The tone is very different from American shows. Not only is Precious’s manner quieter than most American P.I.s, but the stories (the pilot involves three cases) are obviously told, very much in the tradition of both African griots (storytellers) and African cinema. We are looking at them from the outside, as opposed to being sucked into the story. Precious does perform the western function of bringing us into the stories, but the stories of the cases have that exaggeration typical of African storytelling. This may not work over the long run for American audiences, since it may make the stories seem unrealistic. In the pilot, the story of the straying husband became slapstick comedy while the missing child story was done in a more melodramatic way. That all may have been part of the planning for the pilot, to let the audiences know there will be several different kinds of stories and storytelling in the series.

~

The Librarian: The Curse of the Judas Chalice (2008. Screenplay by Marco Schnabel, based on characters created by David Titcher. 90 minutes): He’s back!

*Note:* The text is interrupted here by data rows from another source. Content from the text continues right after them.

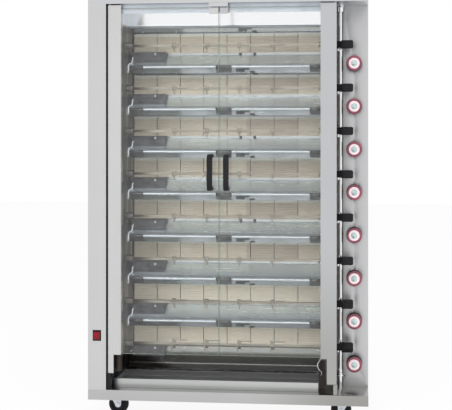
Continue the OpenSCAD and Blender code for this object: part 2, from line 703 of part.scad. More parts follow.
// One stile: wide beside the glass, a narrow leg below it, a pin above and a bore below.
// s is +1 where the glass lies to its right.
module stile(x_out, w, leg_w, leg_z, s) {
    px = x_out + s * pivot_in;
    y0 = door_y - stile_t / 2;
    y1 = door_y + stile_t / 2;
    difference() {
        union() {
            slab(min(x_out, x_out + s * w), max(x_out, x_out + s * w), y0, y1, glass_z - 4, stile_top);
            slab(min(x_out, x_out + s * leg_w), max(x_out, x_out + s * leg_w), y0, y1, leg_z, glass_z);
        }
        // Groove for the glass
        slab(min(x_out + s * (w - 20), x_out + s * (w + 1)), max(x_out + s * (w - 20), x_out + s * (w + 1)),
            door_y - glass_t / 2 - 0.1, door_y + glass_t / 2 + 0.1, glass_z - 0.1, glass_top + 0.1);
        bar_z(leg_z - 1, leg_z + bush_h + 1, pin_r + fit, px, door_y);
    }
    bar_z(stile_top - 10, head_z + bush_h, pin_r, px, door_y);
}
// Plate that the catch holds, clamped to the glass's top corner
module strike_plate(x0, x1) {
    slab(x0, x1, door_y - glass_t / 2 - 3, door_y - glass_t / 2, head_z - 42, head_z - 17);
}
module door_stile_left() color("gainsboro") {
    stile(stile_l_x, stile_l_w, leg_l_w, leg_l_z, 1);
    strike_plate(meet_x - 40, meet_x - door_gap / 2 - 1);
}
module door_stile_right() color("gainsboro") {
    stile(stile_r_x, stile_r_w, leg_r_w, leg_r_z, -1);
    strike_plate(meet_x + door_gap / 2 + 1, meet_x + 36);
}

// A bowed handle: a C in side view, standing off the glass
module door_handle(x) color("black") {
    face = door_y - glass_t / 2;
    translate([x - handle_w / 2, 0, handle_z]) rotate([90, 0, 90]) linear_extrude(handle_w) difference() {
        translate([face, 0]) round_square(2 * handle_out, handle_l, 22);
        translate([face, 0]) round_square(2 * (handle_out - handle_t), handle_l - 2 * handle_t, 14);
        translate([face, -handle_l]) square([2 * handle_out, 2 * handle_l]);
    }
}

base_frame();
header();
left_column();
outer_panels();
control_panel();
cavity_liner();
burner_housings();
ceramic_tiles();
pilot_guards();
support_rod();
gas_rail();
gear_motor();
drive_chain();
drip_tray();
rocker_switch();
door_glass(stile_l_x + stile_l_w - 20, meet_x - door_gap / 2);  // door_glass_left
door_glass(meet_x + door_gap / 2, stile_r_x - stile_r_w + 20);  // door_glass_right
door_stile_left();
door_stile_right();
door_handle(meet_x - 32);  // door_handle_left
door_handle(meet_x + 32);  // door_handle_right
front_fork(-1);  // caster_fork_left
front_fork(1);  // caster_fork_right
rear_caster_forks();
front_wheel(-1);  // wheel_front_left
front_wheel(1);  // wheel_front_right
rear_wheel(-1);  // wheel_rear_left
rear_wheel(1);  // wheel_rear_right
for (k = [1:rows]) {
    spit(k);
    grip(k);
    drive_socket(k);
    knob(k);
}
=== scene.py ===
# %% [markdown]
# # A gas chicken rotisserie, seen through its glass doors
# A tall stainless cabinet roasts birds on eight level spits, in front of eight ceramic
# infrared burners. The measured model is made already, and this lesson dresses it.
# We load that model first, because each piece we add sits on one of its bodies.

# %% Load the measured model
import json
import math
import bmesh
import bpy
from mathutils import Matrix, Vector


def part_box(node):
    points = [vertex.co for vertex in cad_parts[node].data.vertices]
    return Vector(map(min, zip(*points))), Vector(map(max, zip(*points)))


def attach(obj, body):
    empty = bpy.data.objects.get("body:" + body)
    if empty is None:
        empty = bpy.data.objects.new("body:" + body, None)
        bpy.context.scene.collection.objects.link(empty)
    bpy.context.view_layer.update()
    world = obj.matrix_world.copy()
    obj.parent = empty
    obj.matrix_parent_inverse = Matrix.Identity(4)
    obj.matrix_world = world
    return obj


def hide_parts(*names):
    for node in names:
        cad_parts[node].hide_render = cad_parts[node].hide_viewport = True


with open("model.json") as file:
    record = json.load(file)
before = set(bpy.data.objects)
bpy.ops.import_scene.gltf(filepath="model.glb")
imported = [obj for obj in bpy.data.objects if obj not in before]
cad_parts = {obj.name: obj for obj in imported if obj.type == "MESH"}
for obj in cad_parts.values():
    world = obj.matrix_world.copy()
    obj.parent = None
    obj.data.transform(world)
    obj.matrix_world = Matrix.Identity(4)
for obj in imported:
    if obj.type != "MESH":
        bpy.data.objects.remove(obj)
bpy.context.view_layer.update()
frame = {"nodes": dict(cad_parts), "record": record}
nodes = frame["nodes"]
ROWS = range(1, 9)

# %% [markdown]
# ## Sizes that the pieces share
# A screw or a wire has to meet the sheet that it is fixed to, so its place is worked out
# from the boxes of the nodes round it and not typed in. The spit bars lie at one pitch,
# and the burners, knobs and wires all repeat at it, which is why the pitch comes first.

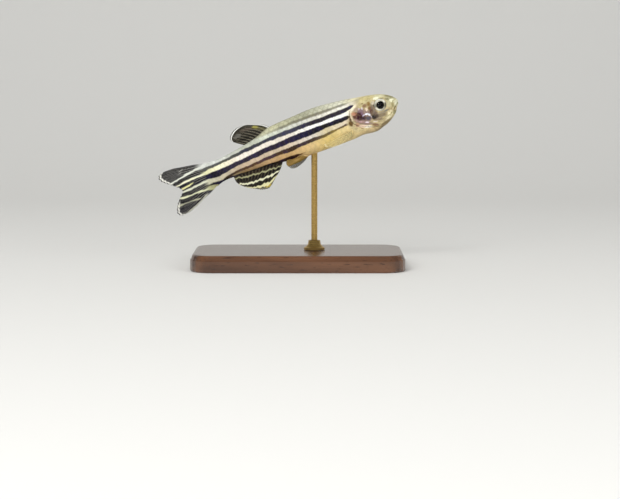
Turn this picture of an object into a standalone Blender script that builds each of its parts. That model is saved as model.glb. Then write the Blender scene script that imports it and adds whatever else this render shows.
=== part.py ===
"""Zebra danio, a slim striped freshwater fish, life size, as a still display model on a small stand.

The fish is drawn in its own frame first: `back` is how far a point lies behind the tip of the
snout, `height` how far above the body's axis and `side` how far out to the left. One empty then
carries every piece of the fish to its place over the stand, nose up. All sizes are in millimetres.
"""

import math

import bmesh
import bpy
import numpy as np
from mathutils import Vector

MM = 0.001

# The fish over its stand
SNOUT_AHEAD = 23.2
MIDDLE_X = -3.6
MIDDLE_Z = 21.0
NOSE_UP_DEG = 19.7

# The body's outline: (back, height) of the back, of the belly, of the widest line, and half widths
BACK_LINE = (
    (0.0, 0.9), (0.06, 1.26), (0.4, 1.85), (1.1, 2.5), (2.5, 3.2), (4.3, 3.73), (7.0, 4.17),
    (10.5, 4.7), (15.0, 5.03), (19.0, 4.8), (22.8, 4.53), (26.0, 3.5), (29.5, 2.75), (33.1, 2.22),
    (34.4, 2.1), (35.6, 2.25),
)
BELLY_LINE = (
    (0.0, 0.9), (0.18, 0.54), (0.54, 0.0), (0.95, -0.75), (2.2, -1.75), (3.4, -2.34),
    (5.6, -2.9), (7.9, -2.68), (9.7, -2.86), (15.0, -2.92), (19.0, -2.92), (22.3, -2.52),
    (25.0, -2.2), (29.5, -2.0), (33.0, -1.97), (34.5, -2.15), (35.6, -2.55),
)
WIDEST_LINE = ((0.0, 0.9), (3.2, 1.1), (9.0, 1.0), (17.0, 0.9), (24.0, 0.8), (30.0, 0.4), (35.6, 0.0))
HALF_WIDTH = (
    (0.0, 0.0), (0.06, 0.3), (0.4, 0.72), (1.1, 1.1), (2.2, 1.42), (3.3, 1.66), (5.0, 1.88),
    (8.0, 2.1), (12.0, 2.2), (16.0, 2.15), (20.0, 1.85), (24.0, 1.4), (28.0, 1.05), (32.0, 0.8),
    (34.6, 0.6), (35.6, 0.36),
)
SECTION_POWER = 2.25
BODY_SIDES = 26

# Where the body is parted, and how wide the cuts are
NECK_CUT = 8.3
STALK_CUT = 24.6
BODY_END = 35.6
CUT = 0.12

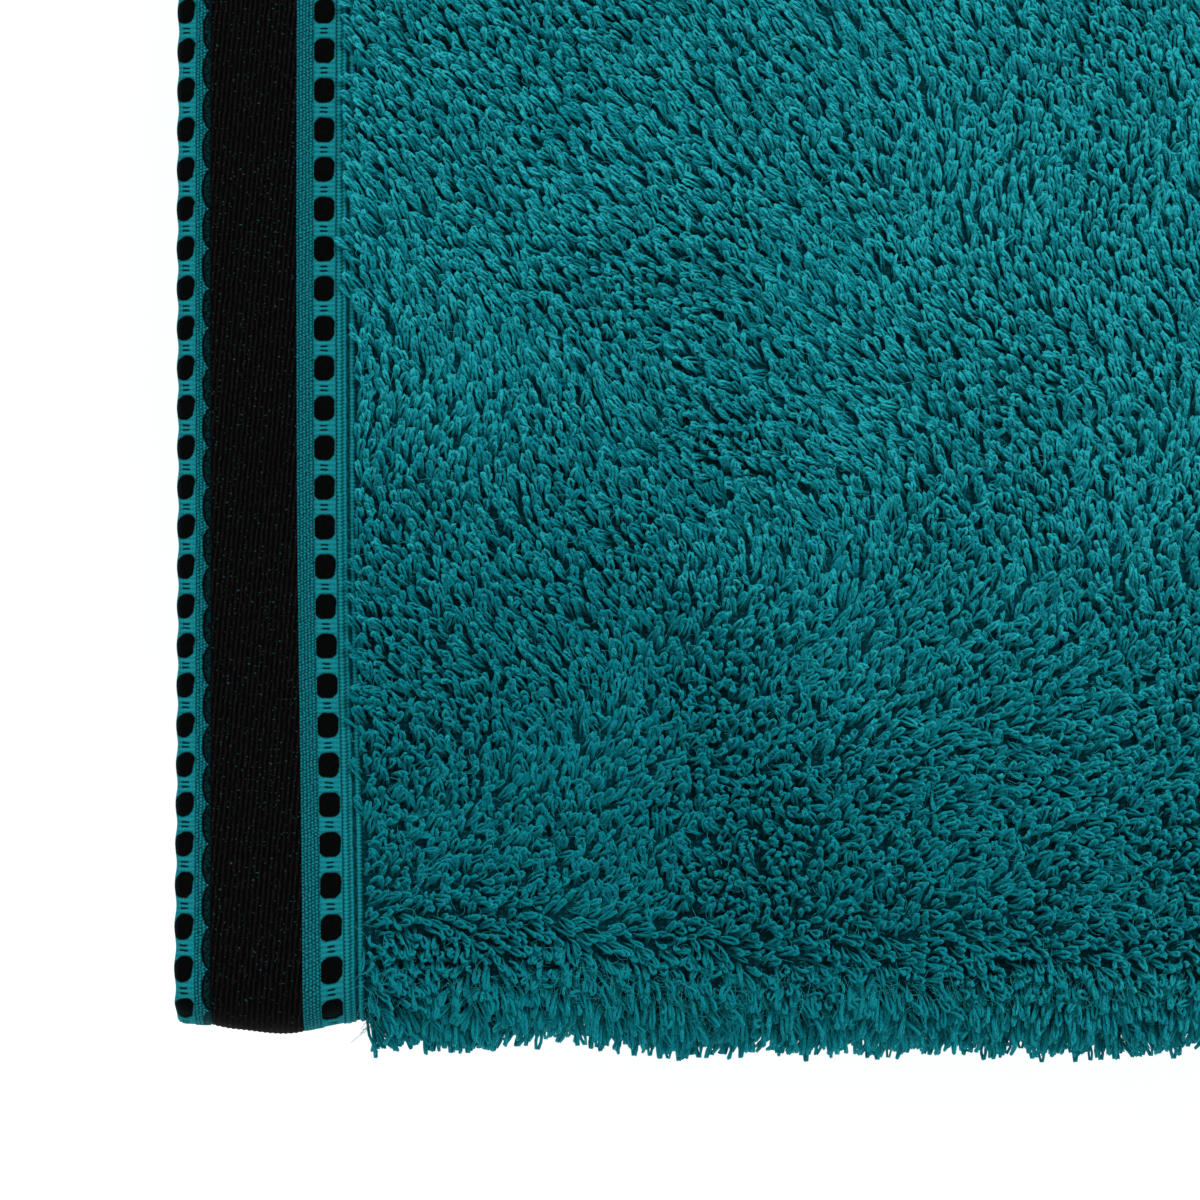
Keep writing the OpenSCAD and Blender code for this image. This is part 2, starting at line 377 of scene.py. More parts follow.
def loop_material():
    """Cotton loop yarn: painted shade at the foot, a painted highlight at the head, and each
    loop a little lighter or darker at random.
    """
    g = Graph("terry_loops", 0.8, 0.8, SHEEN_TEAL)
    tip, shade = g.attribute("tip"), g.attribute("shade")
    # Painted shade in the gaps between loops, on the terry skin only
    between = g.step(g.noise(g.place(), 620.0, 1.0), 0.38, 0.58, 1.0, 0.0)
    tip = g.times(tip, g.sub(1.0, g.times(between, g.attribute("skin"))))
    ply = twisted(g, 1.1)
    fibres = g.noise(g.place(), 3200.0, 3.0)
    patches = g.noise(g.place(), 38.0, 2.0)
    # Painted shade: each loop darkens towards its foot
    body = g.mix(g.step(tip, 0.0, 0.7), LOOP_PAINTED_SHADE, LOOP_TEAL)
    # Painted highlight on the loop heads, strongest where fibres, twist, patches and the shade
    # attribute add up
    painted_highlight_amount = g.add(g.times(shade, 0.5), g.times(fibres, 0.7))
    painted_highlight_amount = g.add(painted_highlight_amount, g.times(ply, 0.25))
    light = g.step(g.add(painted_highlight_amount, g.times(patches, 0.25)), 0.62, 1.15)
    g.colour(g.mix(g.times(light, g.step(tip, 0.3, 1.0)), body, PALE_TEAL_AND_LOOP_HIGHLIGHT))
    g.bump(g.add(fibres, ply), 0.6, 0.00015)
    return g.material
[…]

Readers may remember from US#14 that in December I watched the first two Librarian films on DVD. This one had just been broadcast but I had missed it. I thought after the first two I would give this a watch some afternoon I had free, so I did.

The first two films were very much outdoor adventure movies in the King Solomon’s Mines/Indiana Jones tradition, but this spends most of its time indoors. Flynn, our hero, has gone off to New Orleans on vacation after having a meltdown. He gets involved with a bunch of baddies who are looking for the Judas Chalice, since it will bring vampires back to life and they can rule the world, etc. His female partner this time is Simone Renoir, a French singer. She is, at least for a while, a more conventional romantic foil for Flynn, which makes her a little less interesting than the women in the first two. In one way I am glad I did not get to see this one until now, since Simone is played by Stana Katic from Castle, and it is nice to see her doing something different. She does no eye-rolling here, but a little lower-lip biting, which becomes weird when we find out she is…a vampire.

Noah Wyle is more at home in the romantic adventure genre that he was in the first two, but Flynn is still something of a klutz, although the filmmakers cannot seem to settle on how much of a klutz. In the opening sequence he is neatly dressed in a tuxedo, then sneezes when he drinks some not-quite-real champagne. Fine, but then he immediately turns out to be an excellent swordsman in a duel with one of the baddies. In a museum. With a lot of people there for an auction. With guards. Who don’t try to stop the duel. Even when it threatens to destroy what we think is a valuable painting. The film barely recovers from the idiocies of that scene. It is not up to the first two.

Tom Stempel is the author of several books on film. His most recent is Understanding Screenwriting: Learning From Good, Not-Quite-So Good, and Bad Screenplays.